## Begin Material

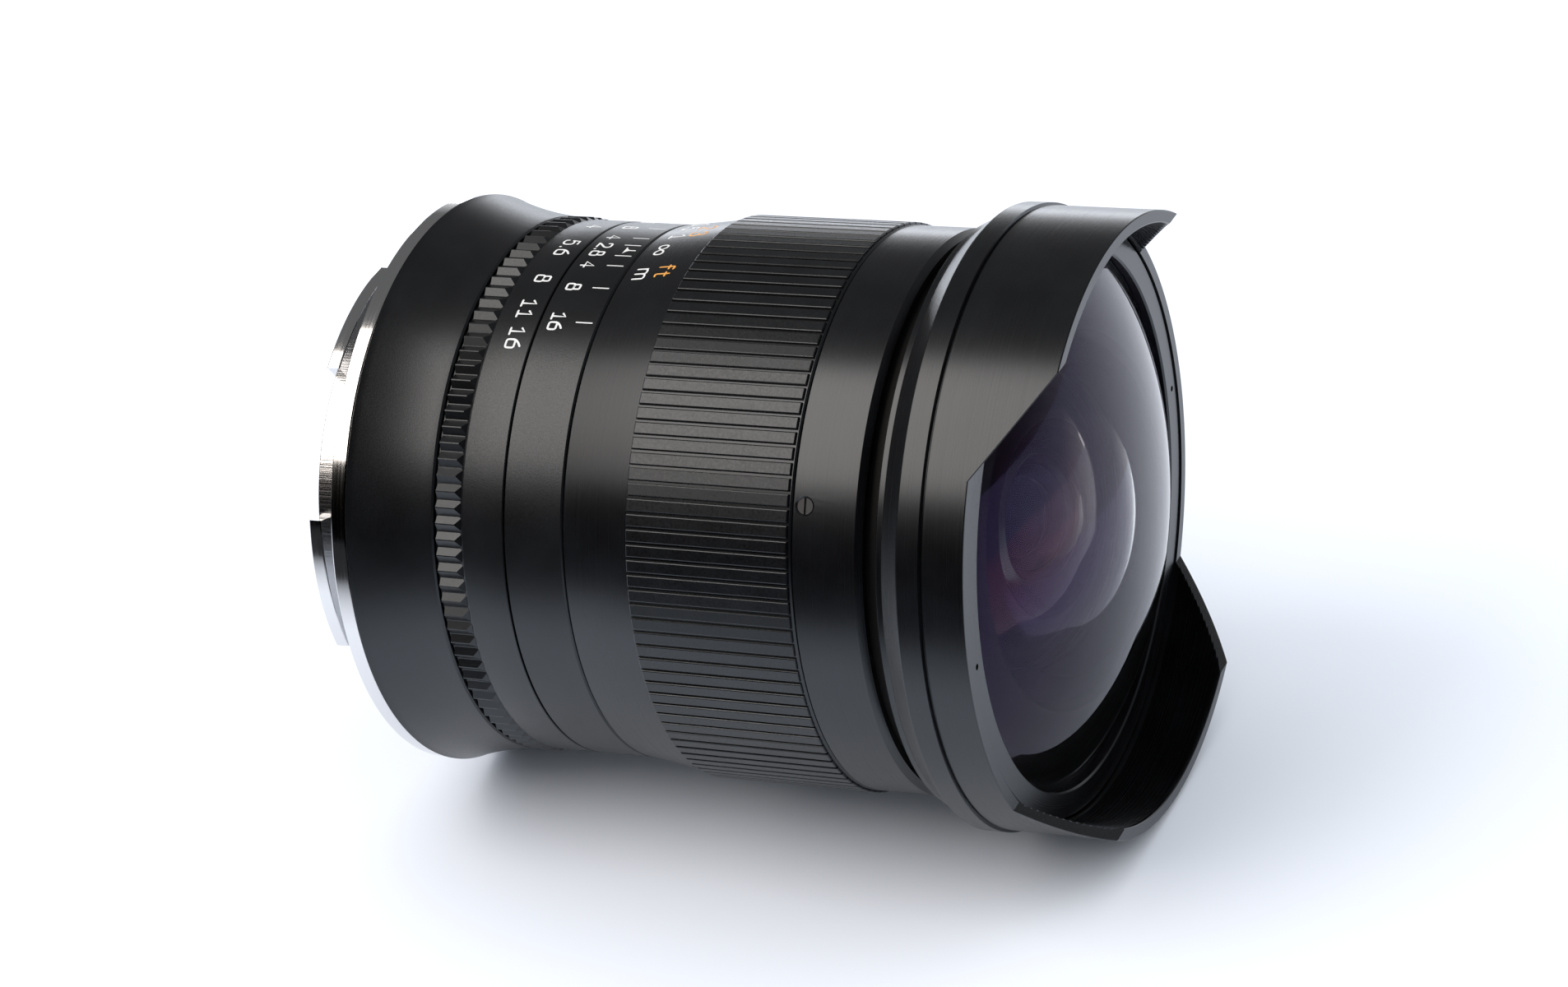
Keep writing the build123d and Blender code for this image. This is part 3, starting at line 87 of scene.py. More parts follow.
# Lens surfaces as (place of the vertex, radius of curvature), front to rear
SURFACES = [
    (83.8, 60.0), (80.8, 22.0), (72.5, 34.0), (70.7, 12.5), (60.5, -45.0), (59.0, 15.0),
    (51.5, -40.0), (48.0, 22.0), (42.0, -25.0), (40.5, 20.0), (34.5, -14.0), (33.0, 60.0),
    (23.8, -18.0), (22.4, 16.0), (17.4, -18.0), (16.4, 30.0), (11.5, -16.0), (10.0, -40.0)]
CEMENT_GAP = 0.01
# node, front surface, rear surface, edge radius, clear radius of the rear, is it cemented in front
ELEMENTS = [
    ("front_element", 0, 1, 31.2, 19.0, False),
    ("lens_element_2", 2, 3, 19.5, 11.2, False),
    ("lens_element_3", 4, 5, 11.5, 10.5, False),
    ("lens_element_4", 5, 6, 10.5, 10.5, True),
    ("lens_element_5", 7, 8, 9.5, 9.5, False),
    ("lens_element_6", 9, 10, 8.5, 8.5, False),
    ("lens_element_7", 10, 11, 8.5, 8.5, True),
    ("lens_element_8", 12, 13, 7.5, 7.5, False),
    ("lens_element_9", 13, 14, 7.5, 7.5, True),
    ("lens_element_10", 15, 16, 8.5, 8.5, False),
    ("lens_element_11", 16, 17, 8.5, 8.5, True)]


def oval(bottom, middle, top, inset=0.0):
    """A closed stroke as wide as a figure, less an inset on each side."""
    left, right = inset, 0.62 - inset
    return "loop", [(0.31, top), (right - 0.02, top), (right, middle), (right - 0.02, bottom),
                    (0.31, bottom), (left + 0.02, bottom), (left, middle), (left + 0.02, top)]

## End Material

* **Exercise task**: Extract the data exactly as given.

* **Answer**:
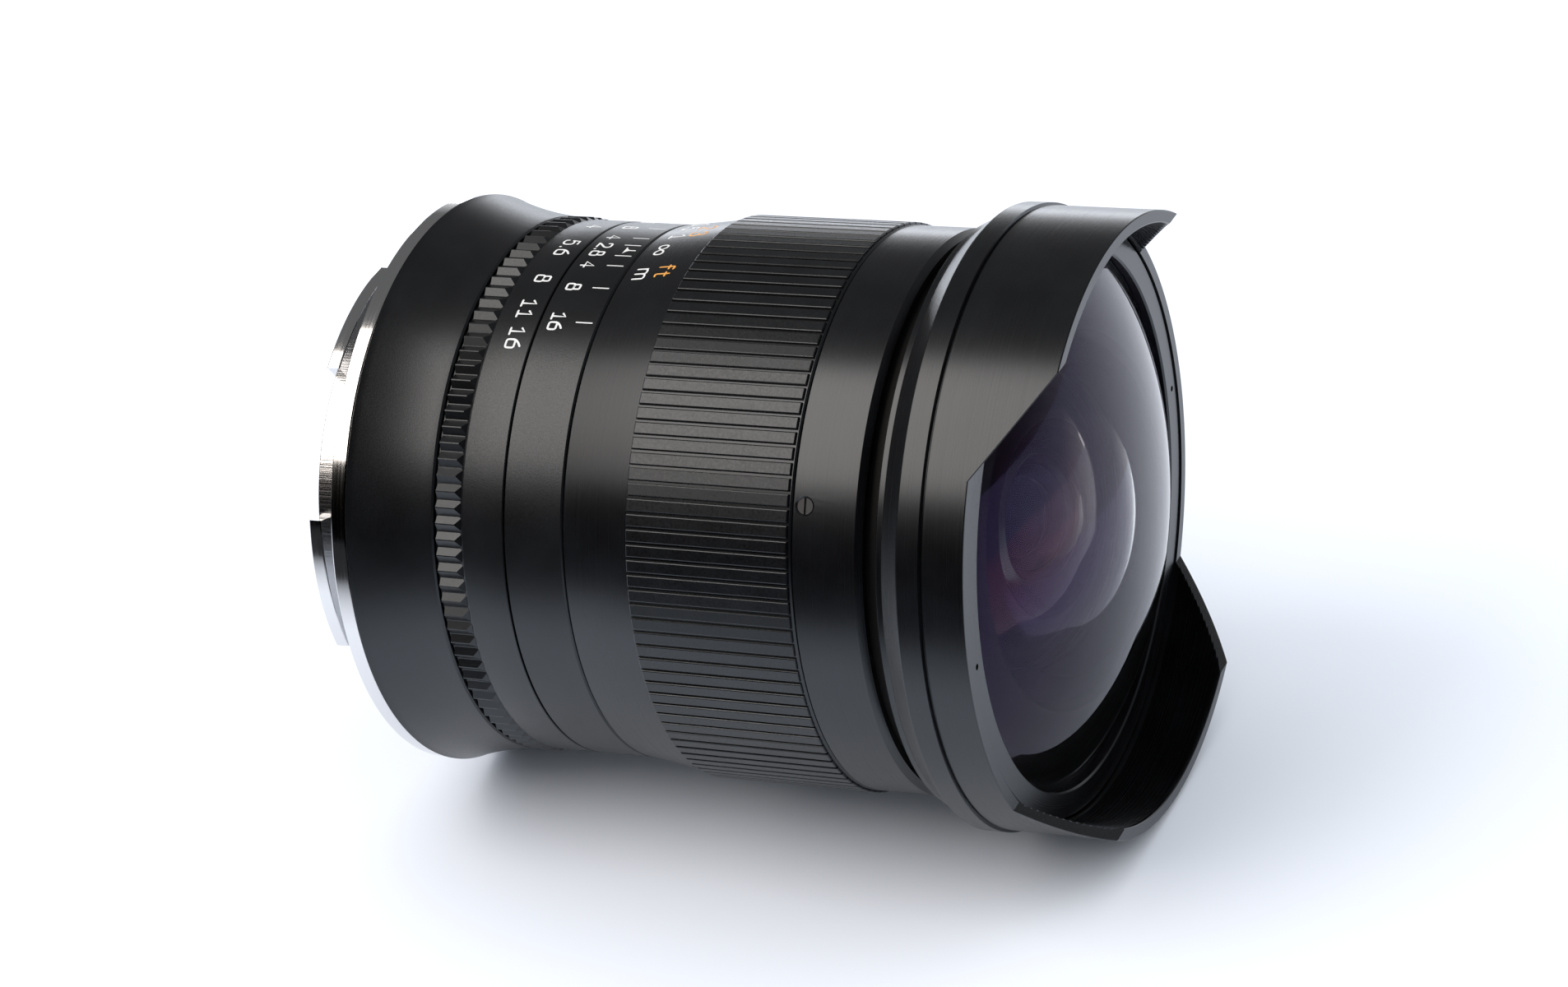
Keep writing the build123d and Blender code for this image. This is part 3, starting at line 87 of scene.py. More parts follow.
# Lens surfaces as (place of the vertex, radius of curvature), front to rear
SURFACES = [
    (83.8, 60.0), (80.8, 22.0), (72.5, 34.0), (70.7, 12.5), (60.5, -45.0), (59.0, 15.0),
    (51.5, -40.0), (48.0, 22.0), (42.0, -25.0), (40.5, 20.0), (34.5, -14.0), (33.0, 60.0),
    (23.8, -18.0), (22.4, 16.0), (17.4, -18.0), (16.4, 30.0), (11.5, -16.0), (10.0, -40.0)]
CEMENT_GAP = 0.01
# node, front surface, rear surface, edge radius, clear radius of the rear, is it cemented in front
ELEMENTS = [
    ("front_element", 0, 1, 31.2, 19.0, False),
    ("lens_element_2", 2, 3, 19.5, 11.2, False),
    ("lens_element_3", 4, 5, 11.5, 10.5, False),
    ("lens_element_4", 5, 6, 10.5, 10.5, True),
    ("lens_element_5", 7, 8, 9.5, 9.5, False),
    ("lens_element_6", 9, 10, 8.5, 8.5, False),
    ("lens_element_7", 10, 11, 8.5, 8.5, True),
    ("lens_element_8", 12, 13, 7.5, 7.5, False),
    ("lens_element_9", 13, 14, 7.5, 7.5, True),
    ("lens_element_10", 15, 16, 8.5, 8.5, False),
    ("lens_element_11", 16, 17, 8.5, 8.5, True)]


def oval(bottom, middle, top, inset=0.0):
    """A closed stroke as wide as a figure, less an inset on each side."""
    left, right = inset, 0.62 - inset
    return "loop", [(0.31, top), (right - 0.02, top), (right, middle), (right - 0.02, bottom),
                    (0.31, bottom), (left + 0.02, bottom), (left, middle), (left + 0.02, top)]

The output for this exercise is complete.